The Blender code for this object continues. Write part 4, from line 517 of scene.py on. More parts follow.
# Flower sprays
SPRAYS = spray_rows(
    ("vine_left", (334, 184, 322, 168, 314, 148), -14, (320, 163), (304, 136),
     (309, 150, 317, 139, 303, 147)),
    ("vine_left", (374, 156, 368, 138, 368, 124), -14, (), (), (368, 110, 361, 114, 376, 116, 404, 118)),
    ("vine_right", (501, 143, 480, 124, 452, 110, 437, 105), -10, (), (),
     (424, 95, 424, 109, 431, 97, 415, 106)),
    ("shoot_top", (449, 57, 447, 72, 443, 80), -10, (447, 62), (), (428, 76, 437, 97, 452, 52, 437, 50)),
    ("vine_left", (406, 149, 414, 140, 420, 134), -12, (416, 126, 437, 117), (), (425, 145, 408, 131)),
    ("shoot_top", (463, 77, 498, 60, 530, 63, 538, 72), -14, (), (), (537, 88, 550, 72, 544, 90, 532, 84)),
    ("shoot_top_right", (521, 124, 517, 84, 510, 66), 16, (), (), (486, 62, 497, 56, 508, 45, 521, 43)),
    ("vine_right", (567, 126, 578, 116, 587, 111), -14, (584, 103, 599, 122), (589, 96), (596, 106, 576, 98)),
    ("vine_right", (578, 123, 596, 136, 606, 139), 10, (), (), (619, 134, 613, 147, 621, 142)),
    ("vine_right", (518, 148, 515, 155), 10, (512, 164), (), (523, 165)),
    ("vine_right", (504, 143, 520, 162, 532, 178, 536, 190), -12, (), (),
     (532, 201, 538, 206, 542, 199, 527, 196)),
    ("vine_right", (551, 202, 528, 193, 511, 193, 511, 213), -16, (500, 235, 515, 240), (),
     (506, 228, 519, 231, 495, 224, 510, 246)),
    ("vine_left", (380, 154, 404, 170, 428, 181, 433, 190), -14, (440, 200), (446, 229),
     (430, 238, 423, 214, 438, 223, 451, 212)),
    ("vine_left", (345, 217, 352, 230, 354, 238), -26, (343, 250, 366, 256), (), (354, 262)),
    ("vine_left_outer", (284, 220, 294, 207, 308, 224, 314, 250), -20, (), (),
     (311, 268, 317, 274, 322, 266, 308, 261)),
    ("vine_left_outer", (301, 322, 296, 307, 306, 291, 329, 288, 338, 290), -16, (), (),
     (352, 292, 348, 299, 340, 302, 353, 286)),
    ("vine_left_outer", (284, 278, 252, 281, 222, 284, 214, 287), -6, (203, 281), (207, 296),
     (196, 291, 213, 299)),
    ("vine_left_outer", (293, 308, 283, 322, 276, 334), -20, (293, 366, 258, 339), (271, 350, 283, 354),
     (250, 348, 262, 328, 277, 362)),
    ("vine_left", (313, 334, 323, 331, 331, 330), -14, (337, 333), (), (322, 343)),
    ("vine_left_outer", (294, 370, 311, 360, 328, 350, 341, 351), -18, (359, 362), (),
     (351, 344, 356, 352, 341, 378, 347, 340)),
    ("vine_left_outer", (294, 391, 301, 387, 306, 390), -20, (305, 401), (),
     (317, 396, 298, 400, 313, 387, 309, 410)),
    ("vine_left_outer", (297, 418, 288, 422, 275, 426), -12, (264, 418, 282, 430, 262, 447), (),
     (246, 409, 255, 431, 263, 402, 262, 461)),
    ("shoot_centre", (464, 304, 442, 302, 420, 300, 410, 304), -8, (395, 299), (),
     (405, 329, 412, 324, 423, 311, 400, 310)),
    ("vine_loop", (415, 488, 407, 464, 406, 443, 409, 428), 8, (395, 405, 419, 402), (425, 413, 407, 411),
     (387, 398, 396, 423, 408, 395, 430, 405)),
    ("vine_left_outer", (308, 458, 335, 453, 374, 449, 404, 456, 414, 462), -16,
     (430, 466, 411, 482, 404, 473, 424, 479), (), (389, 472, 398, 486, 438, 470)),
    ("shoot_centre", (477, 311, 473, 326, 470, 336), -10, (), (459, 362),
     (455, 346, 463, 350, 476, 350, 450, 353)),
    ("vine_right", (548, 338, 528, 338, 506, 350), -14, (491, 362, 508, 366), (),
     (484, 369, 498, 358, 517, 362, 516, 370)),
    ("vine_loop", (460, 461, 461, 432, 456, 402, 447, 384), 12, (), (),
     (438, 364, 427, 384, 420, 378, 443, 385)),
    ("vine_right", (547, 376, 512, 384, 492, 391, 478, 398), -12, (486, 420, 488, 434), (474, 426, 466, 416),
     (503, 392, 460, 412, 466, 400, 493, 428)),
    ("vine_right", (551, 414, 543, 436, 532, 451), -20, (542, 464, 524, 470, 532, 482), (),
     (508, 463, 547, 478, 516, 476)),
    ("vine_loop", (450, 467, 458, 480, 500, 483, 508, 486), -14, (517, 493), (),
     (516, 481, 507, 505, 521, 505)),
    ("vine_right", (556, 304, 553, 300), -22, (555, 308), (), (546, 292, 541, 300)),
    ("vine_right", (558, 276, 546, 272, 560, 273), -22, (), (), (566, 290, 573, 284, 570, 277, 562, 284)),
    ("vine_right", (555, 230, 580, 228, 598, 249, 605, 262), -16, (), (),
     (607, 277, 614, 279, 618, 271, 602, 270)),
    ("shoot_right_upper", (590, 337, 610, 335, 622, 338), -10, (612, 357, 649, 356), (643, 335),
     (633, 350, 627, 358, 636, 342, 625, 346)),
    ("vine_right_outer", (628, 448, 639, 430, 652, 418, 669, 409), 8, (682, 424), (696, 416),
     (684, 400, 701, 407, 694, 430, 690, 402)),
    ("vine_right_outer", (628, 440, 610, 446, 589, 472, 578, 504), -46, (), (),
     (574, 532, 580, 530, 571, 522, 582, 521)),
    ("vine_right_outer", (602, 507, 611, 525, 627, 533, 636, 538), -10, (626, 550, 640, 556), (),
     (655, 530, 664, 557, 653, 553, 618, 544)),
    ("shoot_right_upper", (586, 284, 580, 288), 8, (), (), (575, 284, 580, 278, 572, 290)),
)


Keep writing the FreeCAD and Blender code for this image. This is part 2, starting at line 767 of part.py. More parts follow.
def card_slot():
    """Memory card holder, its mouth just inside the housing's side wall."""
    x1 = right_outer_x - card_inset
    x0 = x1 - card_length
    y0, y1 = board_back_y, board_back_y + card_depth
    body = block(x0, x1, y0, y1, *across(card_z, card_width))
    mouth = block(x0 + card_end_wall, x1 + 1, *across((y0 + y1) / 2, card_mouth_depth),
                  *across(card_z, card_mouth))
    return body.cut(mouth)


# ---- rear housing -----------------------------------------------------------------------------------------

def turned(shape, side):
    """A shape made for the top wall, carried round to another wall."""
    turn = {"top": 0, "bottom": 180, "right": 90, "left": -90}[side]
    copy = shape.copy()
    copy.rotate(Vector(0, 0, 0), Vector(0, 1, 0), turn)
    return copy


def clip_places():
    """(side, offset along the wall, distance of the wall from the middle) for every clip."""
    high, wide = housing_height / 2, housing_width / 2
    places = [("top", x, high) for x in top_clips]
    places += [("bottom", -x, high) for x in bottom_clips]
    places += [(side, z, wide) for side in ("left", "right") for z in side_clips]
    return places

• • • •

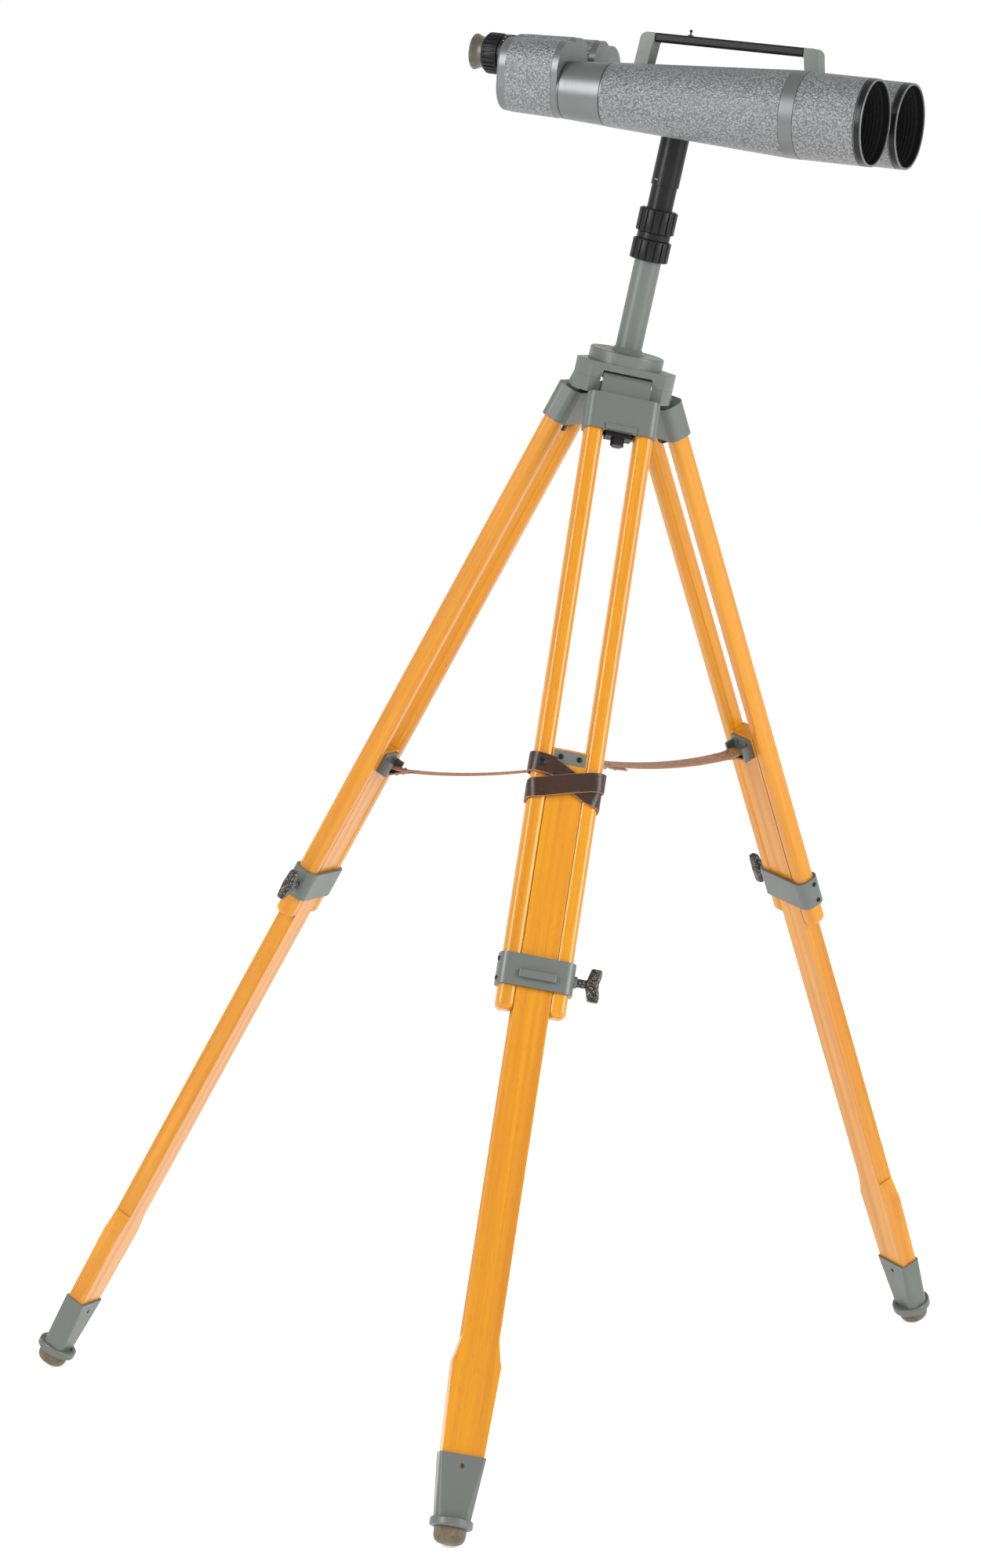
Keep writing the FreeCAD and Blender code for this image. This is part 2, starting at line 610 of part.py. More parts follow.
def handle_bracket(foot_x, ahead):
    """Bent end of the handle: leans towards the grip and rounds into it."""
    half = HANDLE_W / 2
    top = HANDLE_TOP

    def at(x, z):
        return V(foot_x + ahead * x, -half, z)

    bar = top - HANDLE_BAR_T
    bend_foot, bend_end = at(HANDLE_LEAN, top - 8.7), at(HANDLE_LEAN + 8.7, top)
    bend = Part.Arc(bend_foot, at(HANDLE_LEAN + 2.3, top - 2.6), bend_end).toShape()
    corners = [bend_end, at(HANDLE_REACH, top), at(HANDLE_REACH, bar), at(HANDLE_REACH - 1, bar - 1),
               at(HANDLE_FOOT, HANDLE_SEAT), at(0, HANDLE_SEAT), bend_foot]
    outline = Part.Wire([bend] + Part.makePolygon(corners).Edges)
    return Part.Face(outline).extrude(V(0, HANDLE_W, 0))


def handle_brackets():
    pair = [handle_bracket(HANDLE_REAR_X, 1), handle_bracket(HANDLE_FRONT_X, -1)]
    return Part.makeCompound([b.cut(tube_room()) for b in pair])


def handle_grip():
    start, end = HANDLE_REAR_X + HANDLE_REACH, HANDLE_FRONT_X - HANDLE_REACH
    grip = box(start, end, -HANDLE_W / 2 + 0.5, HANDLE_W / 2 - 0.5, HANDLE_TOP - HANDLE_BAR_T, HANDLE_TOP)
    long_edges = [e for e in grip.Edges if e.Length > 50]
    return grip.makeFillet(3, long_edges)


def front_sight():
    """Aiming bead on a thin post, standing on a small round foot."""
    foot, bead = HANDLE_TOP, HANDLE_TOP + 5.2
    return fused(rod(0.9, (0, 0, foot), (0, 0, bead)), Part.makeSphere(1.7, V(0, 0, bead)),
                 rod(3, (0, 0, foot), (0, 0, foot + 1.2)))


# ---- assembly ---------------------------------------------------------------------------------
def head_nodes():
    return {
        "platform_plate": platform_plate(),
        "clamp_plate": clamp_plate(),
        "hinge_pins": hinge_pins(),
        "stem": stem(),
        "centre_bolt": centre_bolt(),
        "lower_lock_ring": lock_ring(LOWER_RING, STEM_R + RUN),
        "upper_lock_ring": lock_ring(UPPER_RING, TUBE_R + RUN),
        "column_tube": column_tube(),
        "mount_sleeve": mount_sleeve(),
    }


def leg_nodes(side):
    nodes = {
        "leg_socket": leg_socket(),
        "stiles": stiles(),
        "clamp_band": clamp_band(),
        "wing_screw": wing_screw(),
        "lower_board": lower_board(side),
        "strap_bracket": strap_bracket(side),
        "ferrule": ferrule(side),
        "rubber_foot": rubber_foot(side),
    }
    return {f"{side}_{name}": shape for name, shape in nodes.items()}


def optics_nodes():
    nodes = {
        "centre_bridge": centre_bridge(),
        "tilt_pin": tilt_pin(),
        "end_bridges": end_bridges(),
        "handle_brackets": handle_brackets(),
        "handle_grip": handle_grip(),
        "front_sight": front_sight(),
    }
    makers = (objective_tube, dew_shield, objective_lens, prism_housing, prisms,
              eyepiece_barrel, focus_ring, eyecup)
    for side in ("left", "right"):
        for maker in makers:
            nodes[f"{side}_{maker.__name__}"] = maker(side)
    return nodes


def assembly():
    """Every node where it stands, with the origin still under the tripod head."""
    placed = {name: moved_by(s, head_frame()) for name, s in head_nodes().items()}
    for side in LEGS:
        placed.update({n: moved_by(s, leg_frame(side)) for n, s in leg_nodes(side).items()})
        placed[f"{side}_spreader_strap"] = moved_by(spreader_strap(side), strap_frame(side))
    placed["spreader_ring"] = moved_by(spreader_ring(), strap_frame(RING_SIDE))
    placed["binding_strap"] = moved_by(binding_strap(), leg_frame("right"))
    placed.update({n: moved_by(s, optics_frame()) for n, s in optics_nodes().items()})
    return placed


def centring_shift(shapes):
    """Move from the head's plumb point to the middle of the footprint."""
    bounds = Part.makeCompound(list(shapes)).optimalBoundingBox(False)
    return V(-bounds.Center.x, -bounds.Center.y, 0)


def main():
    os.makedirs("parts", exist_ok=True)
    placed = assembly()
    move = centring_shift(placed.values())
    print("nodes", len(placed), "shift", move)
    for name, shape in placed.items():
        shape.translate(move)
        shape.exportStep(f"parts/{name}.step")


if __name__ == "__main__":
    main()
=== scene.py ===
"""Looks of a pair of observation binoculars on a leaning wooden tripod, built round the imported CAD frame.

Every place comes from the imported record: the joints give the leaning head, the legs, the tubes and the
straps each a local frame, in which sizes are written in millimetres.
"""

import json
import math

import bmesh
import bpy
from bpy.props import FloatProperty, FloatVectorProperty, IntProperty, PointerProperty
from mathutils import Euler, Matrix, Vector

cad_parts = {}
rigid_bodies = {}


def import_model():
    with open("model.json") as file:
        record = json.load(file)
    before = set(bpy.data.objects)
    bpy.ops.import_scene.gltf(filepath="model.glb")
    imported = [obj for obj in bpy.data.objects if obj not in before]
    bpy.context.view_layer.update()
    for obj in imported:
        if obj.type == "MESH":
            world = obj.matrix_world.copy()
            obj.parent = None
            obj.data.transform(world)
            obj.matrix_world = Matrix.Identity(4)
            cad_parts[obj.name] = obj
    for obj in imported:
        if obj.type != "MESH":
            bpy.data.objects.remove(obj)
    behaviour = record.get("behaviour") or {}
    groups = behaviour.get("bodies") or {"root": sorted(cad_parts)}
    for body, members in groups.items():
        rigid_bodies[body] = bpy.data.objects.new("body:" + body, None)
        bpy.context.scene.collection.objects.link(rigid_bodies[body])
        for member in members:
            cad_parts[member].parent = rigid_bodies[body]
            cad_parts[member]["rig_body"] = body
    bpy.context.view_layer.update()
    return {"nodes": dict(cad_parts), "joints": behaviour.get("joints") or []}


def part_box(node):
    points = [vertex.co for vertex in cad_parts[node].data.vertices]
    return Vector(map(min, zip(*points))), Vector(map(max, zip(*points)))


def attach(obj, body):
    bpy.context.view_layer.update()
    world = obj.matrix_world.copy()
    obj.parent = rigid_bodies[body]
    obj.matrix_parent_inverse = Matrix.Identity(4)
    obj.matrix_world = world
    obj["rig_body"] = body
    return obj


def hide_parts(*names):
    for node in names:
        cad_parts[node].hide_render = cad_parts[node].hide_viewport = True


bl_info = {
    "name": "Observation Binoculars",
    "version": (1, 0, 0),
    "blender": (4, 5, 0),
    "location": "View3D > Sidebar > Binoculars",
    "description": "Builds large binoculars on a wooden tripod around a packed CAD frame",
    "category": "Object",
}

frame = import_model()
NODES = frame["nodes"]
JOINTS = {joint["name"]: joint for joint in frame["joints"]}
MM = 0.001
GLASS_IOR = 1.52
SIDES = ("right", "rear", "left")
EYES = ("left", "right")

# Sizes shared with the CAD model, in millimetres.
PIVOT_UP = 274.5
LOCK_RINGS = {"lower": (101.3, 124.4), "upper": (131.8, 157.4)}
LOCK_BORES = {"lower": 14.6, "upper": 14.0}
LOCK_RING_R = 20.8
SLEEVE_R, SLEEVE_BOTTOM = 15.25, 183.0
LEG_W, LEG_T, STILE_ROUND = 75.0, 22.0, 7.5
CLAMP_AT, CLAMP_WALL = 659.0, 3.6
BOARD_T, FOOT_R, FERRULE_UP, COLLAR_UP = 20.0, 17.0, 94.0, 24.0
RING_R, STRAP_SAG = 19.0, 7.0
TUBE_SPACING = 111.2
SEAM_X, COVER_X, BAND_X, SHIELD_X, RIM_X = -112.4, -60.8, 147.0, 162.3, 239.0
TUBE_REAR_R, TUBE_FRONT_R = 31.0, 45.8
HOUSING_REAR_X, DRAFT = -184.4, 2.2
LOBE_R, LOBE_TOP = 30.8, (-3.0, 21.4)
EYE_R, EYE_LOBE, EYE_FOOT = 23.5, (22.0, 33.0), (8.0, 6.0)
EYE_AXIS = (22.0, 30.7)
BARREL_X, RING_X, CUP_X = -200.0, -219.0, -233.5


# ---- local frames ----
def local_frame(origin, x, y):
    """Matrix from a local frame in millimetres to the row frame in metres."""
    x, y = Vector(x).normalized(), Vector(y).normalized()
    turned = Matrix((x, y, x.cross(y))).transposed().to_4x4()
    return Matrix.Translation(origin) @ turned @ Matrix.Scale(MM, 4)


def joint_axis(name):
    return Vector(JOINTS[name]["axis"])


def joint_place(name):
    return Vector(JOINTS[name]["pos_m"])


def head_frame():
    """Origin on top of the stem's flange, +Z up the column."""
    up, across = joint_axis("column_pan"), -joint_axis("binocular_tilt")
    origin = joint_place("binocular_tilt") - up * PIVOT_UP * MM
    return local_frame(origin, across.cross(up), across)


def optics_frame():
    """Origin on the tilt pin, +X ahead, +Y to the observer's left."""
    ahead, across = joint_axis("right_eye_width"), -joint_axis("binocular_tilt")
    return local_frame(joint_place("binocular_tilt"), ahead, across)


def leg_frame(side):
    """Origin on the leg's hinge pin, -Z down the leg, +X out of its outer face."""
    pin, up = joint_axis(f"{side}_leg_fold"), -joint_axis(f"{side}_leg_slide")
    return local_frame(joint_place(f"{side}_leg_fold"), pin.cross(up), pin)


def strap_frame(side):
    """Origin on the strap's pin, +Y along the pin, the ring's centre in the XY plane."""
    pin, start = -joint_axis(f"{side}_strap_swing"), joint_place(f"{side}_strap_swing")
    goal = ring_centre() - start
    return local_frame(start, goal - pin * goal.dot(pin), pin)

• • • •

== TASK PROMPT ==
Beginning with the line that contains "610 of part.py. More parts follow." and ending with the line that contains "return V(foot_x +", repeat exactly those lines and no others.

== RESPONSE TO THIS EXERCISE ==
Keep writing the FreeCAD and Blender code for this image. This is part 2, starting at line 610 of part.py. More parts follow.
def handle_bracket(foot_x, ahead):
    """Bent end of the handle: leans towards the grip and rounds into it."""
    half = HANDLE_W / 2
    top = HANDLE_TOP

    def at(x, z):
        return V(foot_x + ahead * x, -half, z)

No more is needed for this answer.